Zimmermann presented his contributions to the long-standing broader process as singularly inspired and profoundly significant, leaving obviously coopted prior art without mention. Nonetheless, there is little doubt that the variant autoharps that began to appear in the US subsequent to the release of his, were directly inspired by it. One such patent makes direct reference to the established pedagogical aim, noting that “this instrument is designed more particularly for use in church or Sabbath-school music.”
On 10 February 1891, US Patent No. 445978 was issued to Joseph L. De Good, a music teacher residing in Detroit, Michigan who assigned half of it to Lucius A. Randall, a travel agent in the same city who presumably funded the project.
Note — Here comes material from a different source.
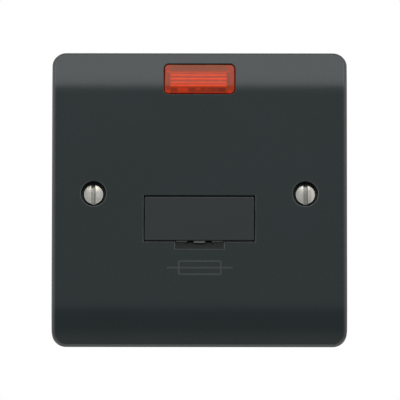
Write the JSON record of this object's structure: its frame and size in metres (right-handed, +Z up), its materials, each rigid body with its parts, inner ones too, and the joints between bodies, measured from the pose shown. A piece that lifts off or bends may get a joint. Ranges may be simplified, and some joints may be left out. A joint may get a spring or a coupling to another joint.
{
  "type": "fused spur unit",
  "caption": "One-gang fused connection unit: moulded plate with pull-out fuse carrier, neon window, slotted fixing screws and rear tunnel terminals.",
  "frame": {"origin": "midway between the two fixing screws, on the wall plane that the plate's rear rim touches", "axes": "+X to the right and +Z up as seen on the wall, +Y into the wall"},
  "size_m": [0.084, 0.029, 0.084],
  "materials": {
    "plate": "fine satin moulded, anthracite",
    "lens": "clear red polycarbonate, polished",
    "ceramic": "unglazed steatite ceramic",
    "nickel": "nickel plated brass, satin",
    "inner_moulding": "black moulded thermoset",
    "base": "white moulded thermoset",
    "brass": "machined and blanked brass, satin",
    "screw_steel": "nickel plated steel, lightly polished",
    "lamp_glass": "clear thin glass",
    "resistor_body": "tan lacquer with plain colour bands",
    "tinned_wire": "tinned copper wire"
  },
  "bodies": {
    "housing": {"front_plate": "plate", "neon_lens": "lens", "fuse_chamber": "inner_moulding", "rear_base": "base", "supply_fuse_contact": "brass", "load_fuse_contact": "brass", "neutral_bar": "brass", "earth_bar": "brass", "neon_lamp": "lamp_glass", "neon_electrodes": "nickel", "neon_resistor": "resistor_body", "lamp_resistor_lead": "tinned_wire", "neutral_lead": "tinned_wire", "load_lead": "tinned_wire", "fixing_screws": "screw_steel", "assembly_screws": "screw_steel", "neutral_in_terminal": "brass", "live_in_terminal": "brass", "earth_in_terminal": "brass", "neutral_out_terminal": "brass", "live_out_terminal": "brass", "earth_out_terminal": "brass"},
    "carrier": {"fuse_carrier": "plate", "fuse_tube": "ceramic", "fuse_cap_left": "nickel", "fuse_cap_right": "nickel"},
    "neutral_in_clamp": {"neutral_in_screw": "screw_steel"},
    "live_in_clamp": {"live_in_screw": "screw_steel"},
    "earth_in_clamp": {"earth_in_screw": "screw_steel"},
    "neutral_out_clamp": {"neutral_out_screw": "screw_steel"},
    "live_out_clamp": {"live_out_screw": "screw_steel"},
    "earth_out_clamp": {"earth_out_screw": "screw_steel"}
  },
  "joints": [
    {"name": "carrier_slide", "type": "slide", "parent": "housing", "child": "carrier", "axis": [0, -1, 0], "range_m": [0, 0.011]},
    {"name": "neutral_in_clamping", "type": "slide", "parent": "housing", "child": "neutral_in_clamp", "axis": [0, -1, 0], "range_m": [0, 0.0034]},
    {"name": "live_in_clamping", "type": "slide", "parent": "housing", "child": "live_in_clamp", "axis": [0, -1, 0], "range_m": [0, 0.0034]},
    {"name": "earth_in_clamping", "type": "slide", "parent": "housing", "child": "earth_in_clamp", "axis": [0, -1, 0], "range_m": [0, 0.0034]},
    {"name": "neutral_out_clamping", "type": "slide", "parent": "housing", "child": "neutral_out_clamp", "axis": [0, -1, 0], "range_m": [0, 0.0034]},
    {"name": "live_out_clamping", "type": "slide", "parent": "housing", "child": "live_out_clamp", "axis": [0, -1, 0], "range_m": [0, 0.0034]},
    {"name": "earth_out_clamping", "type": "slide", "parent": "housing", "child": "earth_out_clamp", "axis": [0, -1, 0], "range_m": [0, 0.0034]}
  ]
}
The application was filed on 20 September 1890, for a “Musical Instrument” and specified a device that could be affixed to “a stringed instrument — such as a harp, zither, dulcimer, or the like.”
It claimed two primary inventions. One was an arrangement of twenty-one damper bars in three-bar groups of major, relative minor, and dominant seventh chords rooted in each of the seven steps of a diatonic scale, with the buttons for each chord type placed in the same one of three rows. Continue reading “De Good Autoharp”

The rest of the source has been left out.